Task prompt:
Each line below is to be written out in full, exactly as shown.

■ ■ ■ ■ ■

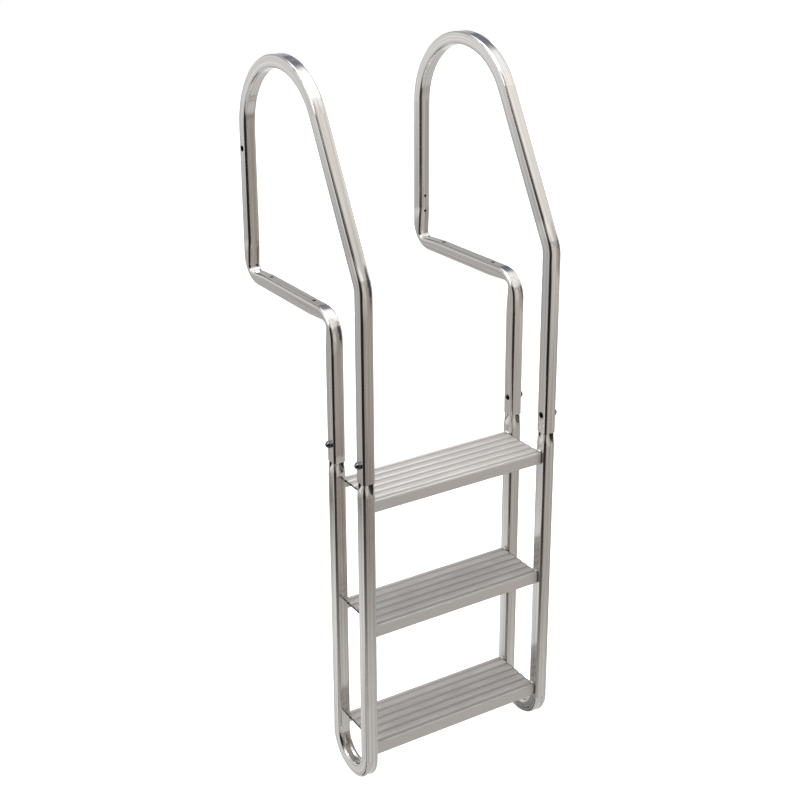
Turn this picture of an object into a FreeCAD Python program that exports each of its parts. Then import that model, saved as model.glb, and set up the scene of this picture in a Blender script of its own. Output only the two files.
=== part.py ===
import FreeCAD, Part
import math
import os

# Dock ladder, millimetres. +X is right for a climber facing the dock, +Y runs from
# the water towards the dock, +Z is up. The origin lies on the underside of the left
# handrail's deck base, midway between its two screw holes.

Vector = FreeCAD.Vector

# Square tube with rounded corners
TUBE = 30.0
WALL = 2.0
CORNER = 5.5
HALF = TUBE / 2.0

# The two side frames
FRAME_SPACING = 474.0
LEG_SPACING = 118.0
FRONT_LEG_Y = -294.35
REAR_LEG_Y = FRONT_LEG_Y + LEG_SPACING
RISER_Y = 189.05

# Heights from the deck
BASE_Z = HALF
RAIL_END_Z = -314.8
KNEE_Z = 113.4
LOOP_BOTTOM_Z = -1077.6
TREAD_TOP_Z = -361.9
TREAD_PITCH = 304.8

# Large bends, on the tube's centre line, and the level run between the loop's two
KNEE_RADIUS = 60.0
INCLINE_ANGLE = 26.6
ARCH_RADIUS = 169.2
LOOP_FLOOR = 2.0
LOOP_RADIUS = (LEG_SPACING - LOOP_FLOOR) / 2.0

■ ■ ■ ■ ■

Complete output:
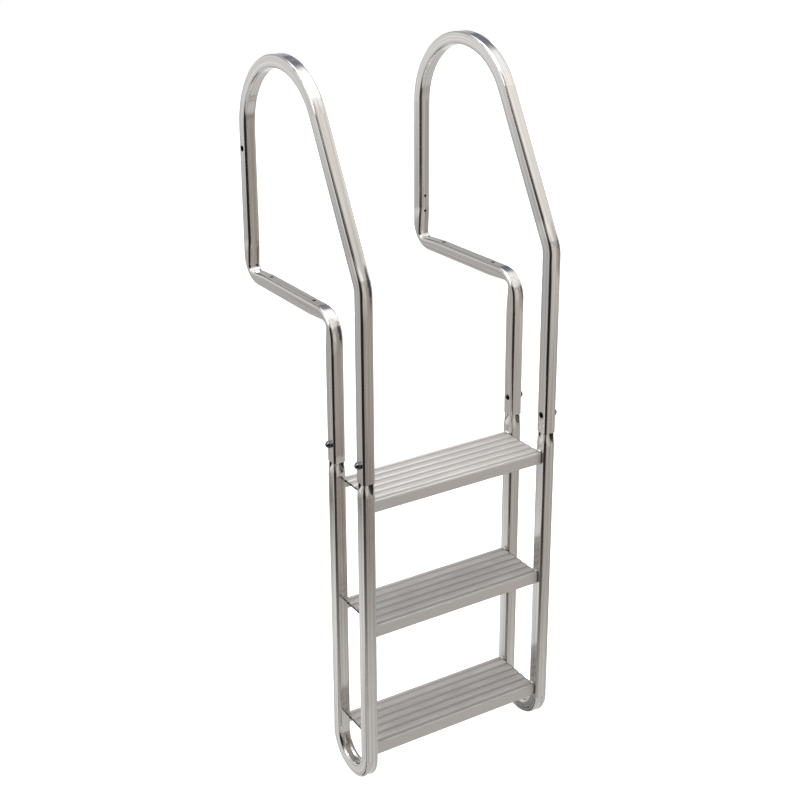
Turn this picture of an object into a FreeCAD Python program that exports each of its parts. Then import that model, saved as model.glb, and set up the scene of this picture in a Blender script of its own. Output only the two files.
=== part.py ===
import FreeCAD, Part
import math
import os

# Dock ladder, millimetres. +X is right for a climber facing the dock, +Y runs from
# the water towards the dock, +Z is up. The origin lies on the underside of the left
# handrail's deck base, midway between its two screw holes.

Vector = FreeCAD.Vector

# Square tube with rounded corners
TUBE = 30.0
WALL = 2.0
CORNER = 5.5
HALF = TUBE / 2.0

# The two side frames
FRAME_SPACING = 474.0
LEG_SPACING = 118.0
FRONT_LEG_Y = -294.35
REAR_LEG_Y = FRONT_LEG_Y + LEG_SPACING
RISER_Y = 189.05

# Heights from the deck
BASE_Z = HALF
RAIL_END_Z = -314.8
KNEE_Z = 113.4
LOOP_BOTTOM_Z = -1077.6
TREAD_TOP_Z = -361.9
TREAD_PITCH = 304.8

# Large bends, on the tube's centre line, and the level run between the loop's two
KNEE_RADIUS = 60.0
INCLINE_ANGLE = 26.6
ARCH_RADIUS = 169.2
LOOP_FLOOR = 2.0
LOOP_RADIUS = (LEG_SPACING - LOOP_FLOOR) / 2.0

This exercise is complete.